Set exercise:
Return the listing below word for word.

::: Collected data :::

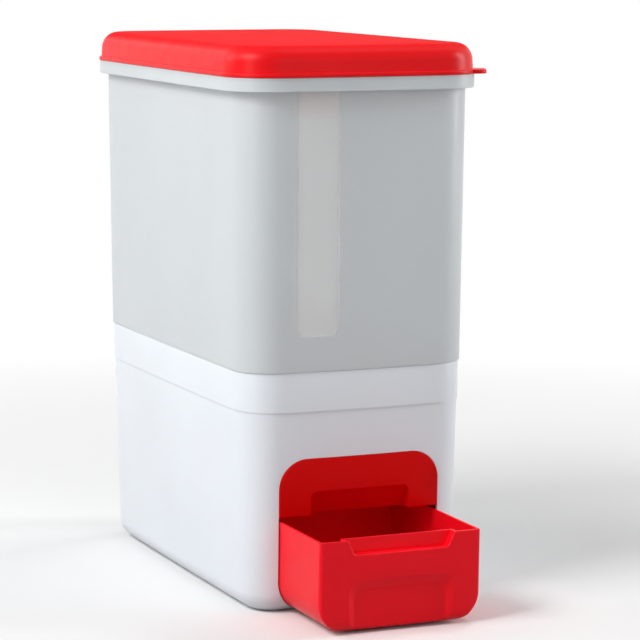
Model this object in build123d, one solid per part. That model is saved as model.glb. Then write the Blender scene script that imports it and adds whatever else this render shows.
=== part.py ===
"""Rice dispenser with a pull-out drawer, in millimetres.

A frosted container with a lift-off lid stands on a white base. Inside the base a funnel leads down
to a tunnel, in which a long drawer slides. A shutter plate on the drawer's back closes the funnel
when the drawer is pulled. Origin: middle of the resting plane, +Z up, front faces -Y.
Every piece is modelled at rest, with the drawer pulled out by drawer_travel.
"""

import math
import os

from build123d import *

# ---- plan shape that every level shares ------------------------------------------------------
extra_length = 140.0  # how much longer than wide every level is
front_swell = 3.4  # rise of the slightly rounded front and back
side_swell = 1.0  # rise of the slightly rounded sides
body_corner = 31.0  # plan radius of the body's four corners

# ---- heights, from the resting plane up ------------------------------------------------------
collar_line = 151.5  # lower edge of the base's collar
collar_rise = 29.3  # from there to the seam between base and container
body_rise = 215.2  # from the seam to the top of the container's rim
lid_rise = 23.0
rim_height = 10.0  # depth of the container's hanging rim

# ---- width at the waist, just below the collar, and what the other levels add to it ----------
waist_width = 178.4
foot_draft = 3.45  # how far each side of the base draws in towards the resting plane
collar_proud = 1.1
body_proud = 0.7  # container's foot over the collar
body_draft = 2.0
rim_reach = 6.35  # rim over the container's wall
flange_reach = 0.65  # lid's flange over the rim
dome_inset = 1.5
dome_draft = 1.3

# ---- walls and clearances --------------------------------------------------------------------
base_wall = 2.5
body_wall = 2.2
lid_wall = 2.2
funnel_wall = 2.0
tunnel_wall = 1.6
drawer_wall = 2.2
fit_gap = 0.35  # between pieces that are set into each other
rest_gap = 0.2  # between faces that only lie on each other
slide_gap = 0.5  # between the drawer and its tunnel

# ---- base ------------------------------------------------------------------------------------
bottom_round = 16.0  # large rounding between base wall and floor
standing_rim_width = 8.0
standing_rim_height = 1.2
floor_thick = 2.2
collar_draft = 0.4
collar_round = 0.6  # collar's outer edges
ledge_level = 163.0
ledge_width = 7.5
ledge_thick = 2.5
gusset_drop = 14.0
gusset_thick = 2.0
gussets_per_side = 5
gussets_per_end = 3
boss_radius = 4.5
boss_height = 9.0
boss_inset = 7.5  # from the tunnel's side to the screw's axis
boss_places_y = (-96.0, 36.0)

# ---- container -------------------------------------------------------------------------------
spigot_depth = 12.2
spigot_shoulder = 8.0
gasket_height = 3.3
gasket_width = 3.6
rim_wall = 1.8
rim_deck = 2.4
window_width = 33.0
window_middle = -36.0
window_bottom = 207.0
window_corner = 7.0
window_depth = 0.5

# ---- lid -------------------------------------------------------------------------------------
flange_thick = 3.3
flange_edge_round = 1.4
dome_round = 13.0
plug_depth = 27.0
plug_wall = 1.8
tab_reach = 9.5
tab_width = 27.0
tab_round = 8.0
tab_angle = -25.0  # where on the front right corner the tab points

# ---- face: one outline, of which the panel is the upper part and the drawer's front the lower --
face_half_width = 64.1
face_bottom = 1.4
face_top = 115.8
face_corner = 22.0
face_proud = 0.8
face_thick = 2.4
face_edge_round = 0.7
grip_half_width = 39.5
grip_top = 91.4
grip_depth = 12.0
grip_corner = 5.0
grip_start = 0.9  # depth at the grip's upper edge, where it fades into the panel
grip_round = 2.5

# ---- tunnel in which the drawer slides -------------------------------------------------------
tunnel_back = 70.0
outlet_collar = 6.0  # upstand round the roof's hole, which holds the funnel's throat
roof_gap = 1.3  # between the shutter and the roof
track_bottom = 0.2  # underside of the floor under the drawer
track_half_width = 55.0

# ---- drawer ----------------------------------------------------------------------------------
drawer_travel = 75.5
drawer_rim = 69.8
drawer_length = 153.0
front_round = 3.0  # front's sides
front_bottom_round = 10.0
rim_round = 0.6
scoop_half_width = 42.0
scoop_slant = 5.0
scoop_depth = 8.5
scoop_floor = 59.0
scoop_corner = 4.0
recess_half_width = 42.5
recess_top = 39.5
recess_depth = 3.6
recess_slant = 6.5
recess_corner = 8.0
recess_round = 2.5
brink_round = 1.6
lip_round = 1.0
groove_height = 0.5
shutter_thick = 2.0
shutter_flange = 14.0
stop_tab_width = 9.0
stop_tab_length = 4.0
stop_tab_middle = 46.0

# ---- funnel outlet ---------------------------------------------------------------------------
outlet_half_width = 25.0
outlet_front = -68.0
outlet_back = -17.0
outlet_corner = 8.0
throat_level = 84.0

# ---- runners, bumpers and screws -------------------------------------------------------------
runner_width = 8.0
runner_middle = 30.0
runner_thick = 1.1
runner_seat = 0.4
runner_inset = 16.0  # from the base's front, and half of it from the track's back end
bumper_radius = 5.0
bumper_thick = 3.0
bumper_neck_radius = 2.0
bumper_head_radius = 3.2
bumper_head_thick = 1.4
bumper_middle = 30.0
bumper_level = 63.0
screw_radius = 1.5
screw_fit = 0.05
screw_length = 9.0
screw_head_radius = 2.9
screw_head_height = 1.9
lug_thick = 2.4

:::

Task response:
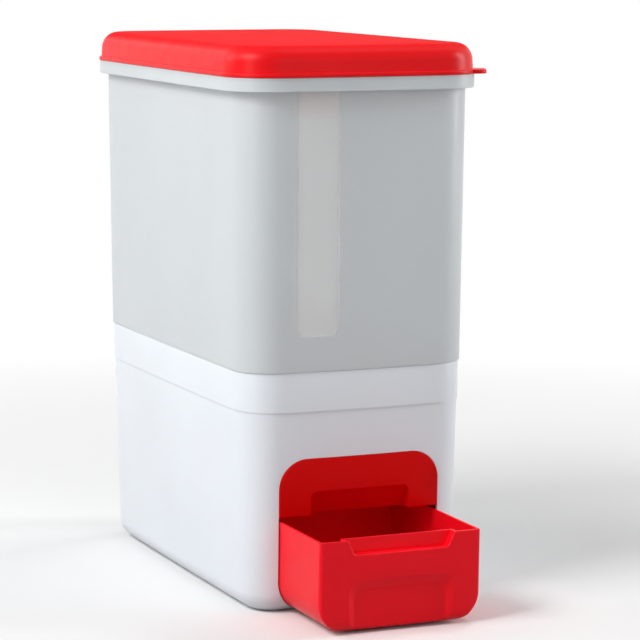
Model this object in build123d, one solid per part. That model is saved as model.glb. Then write the Blender scene script that imports it and adds whatever else this render shows.
=== part.py ===
"""Rice dispenser with a pull-out drawer, in millimetres.

A frosted container with a lift-off lid stands on a white base. Inside the base a funnel leads down
to a tunnel, in which a long drawer slides. A shutter plate on the drawer's back closes the funnel
when the drawer is pulled. Origin: middle of the resting plane, +Z up, front faces -Y.
Every piece is modelled at rest, with the drawer pulled out by drawer_travel.
"""

import math
import os

from build123d import *

# ---- plan shape that every level shares ------------------------------------------------------
extra_length = 140.0  # how much longer than wide every level is
front_swell = 3.4  # rise of the slightly rounded front and back
side_swell = 1.0  # rise of the slightly rounded sides
body_corner = 31.0  # plan radius of the body's four corners

# ---- heights, from the resting plane up ------------------------------------------------------
collar_line = 151.5  # lower edge of the base's collar
collar_rise = 29.3  # from there to the seam between base and container
body_rise = 215.2  # from the seam to the top of the container's rim
lid_rise = 23.0
rim_height = 10.0  # depth of the container's hanging rim

# ---- width at the waist, just below the collar, and what the other levels add to it ----------
waist_width = 178.4
foot_draft = 3.45  # how far each side of the base draws in towards the resting plane
collar_proud = 1.1
body_proud = 0.7  # container's foot over the collar
body_draft = 2.0
rim_reach = 6.35  # rim over the container's wall
flange_reach = 0.65  # lid's flange over the rim
dome_inset = 1.5
dome_draft = 1.3

# ---- walls and clearances --------------------------------------------------------------------
base_wall = 2.5
body_wall = 2.2
lid_wall = 2.2
funnel_wall = 2.0
tunnel_wall = 1.6
drawer_wall = 2.2
fit_gap = 0.35  # between pieces that are set into each other
rest_gap = 0.2  # between faces that only lie on each other
slide_gap = 0.5  # between the drawer and its tunnel

# ---- base ------------------------------------------------------------------------------------
bottom_round = 16.0  # large rounding between base wall and floor
standing_rim_width = 8.0
standing_rim_height = 1.2
floor_thick = 2.2
collar_draft = 0.4
collar_round = 0.6  # collar's outer edges
ledge_level = 163.0
ledge_width = 7.5
ledge_thick = 2.5
gusset_drop = 14.0
gusset_thick = 2.0
gussets_per_side = 5
gussets_per_end = 3
boss_radius = 4.5
boss_height = 9.0
boss_inset = 7.5  # from the tunnel's side to the screw's axis
boss_places_y = (-96.0, 36.0)

# ---- container -------------------------------------------------------------------------------
spigot_depth = 12.2
spigot_shoulder = 8.0
gasket_height = 3.3
gasket_width = 3.6
rim_wall = 1.8
rim_deck = 2.4
window_width = 33.0
window_middle = -36.0
window_bottom = 207.0
window_corner = 7.0
window_depth = 0.5

# ---- lid -------------------------------------------------------------------------------------
flange_thick = 3.3
flange_edge_round = 1.4
dome_round = 13.0
plug_depth = 27.0
plug_wall = 1.8
tab_reach = 9.5
tab_width = 27.0
tab_round = 8.0
tab_angle = -25.0  # where on the front right corner the tab points

# ---- face: one outline, of which the panel is the upper part and the drawer's front the lower --
face_half_width = 64.1
face_bottom = 1.4
face_top = 115.8
face_corner = 22.0
face_proud = 0.8
face_thick = 2.4
face_edge_round = 0.7
grip_half_width = 39.5
grip_top = 91.4
grip_depth = 12.0
grip_corner = 5.0
grip_start = 0.9  # depth at the grip's upper edge, where it fades into the panel
grip_round = 2.5

# ---- tunnel in which the drawer slides -------------------------------------------------------
tunnel_back = 70.0
outlet_collar = 6.0  # upstand round the roof's hole, which holds the funnel's throat
roof_gap = 1.3  # between the shutter and the roof
track_bottom = 0.2  # underside of the floor under the drawer
track_half_width = 55.0

# ---- drawer ----------------------------------------------------------------------------------
drawer_travel = 75.5
drawer_rim = 69.8
drawer_length = 153.0
front_round = 3.0  # front's sides
front_bottom_round = 10.0
rim_round = 0.6
scoop_half_width = 42.0
scoop_slant = 5.0
scoop_depth = 8.5
scoop_floor = 59.0
scoop_corner = 4.0
recess_half_width = 42.5
recess_top = 39.5
recess_depth = 3.6
recess_slant = 6.5
recess_corner = 8.0
recess_round = 2.5
brink_round = 1.6
lip_round = 1.0
groove_height = 0.5
shutter_thick = 2.0
shutter_flange = 14.0
stop_tab_width = 9.0
stop_tab_length = 4.0
stop_tab_middle = 46.0

# ---- funnel outlet ---------------------------------------------------------------------------
outlet_half_width = 25.0
outlet_front = -68.0
outlet_back = -17.0
outlet_corner = 8.0
throat_level = 84.0

# ---- runners, bumpers and screws -------------------------------------------------------------
runner_width = 8.0
runner_middle = 30.0
runner_thick = 1.1
runner_seat = 0.4
runner_inset = 16.0  # from the base's front, and half of it from the track's back end
bumper_radius = 5.0
bumper_thick = 3.0
bumper_neck_radius = 2.0
bumper_head_radius = 3.2
bumper_head_thick = 1.4
bumper_middle = 30.0
bumper_level = 63.0
screw_radius = 1.5
screw_fit = 0.05
screw_length = 9.0
screw_head_radius = 2.9
screw_head_height = 1.9
lug_thick = 2.4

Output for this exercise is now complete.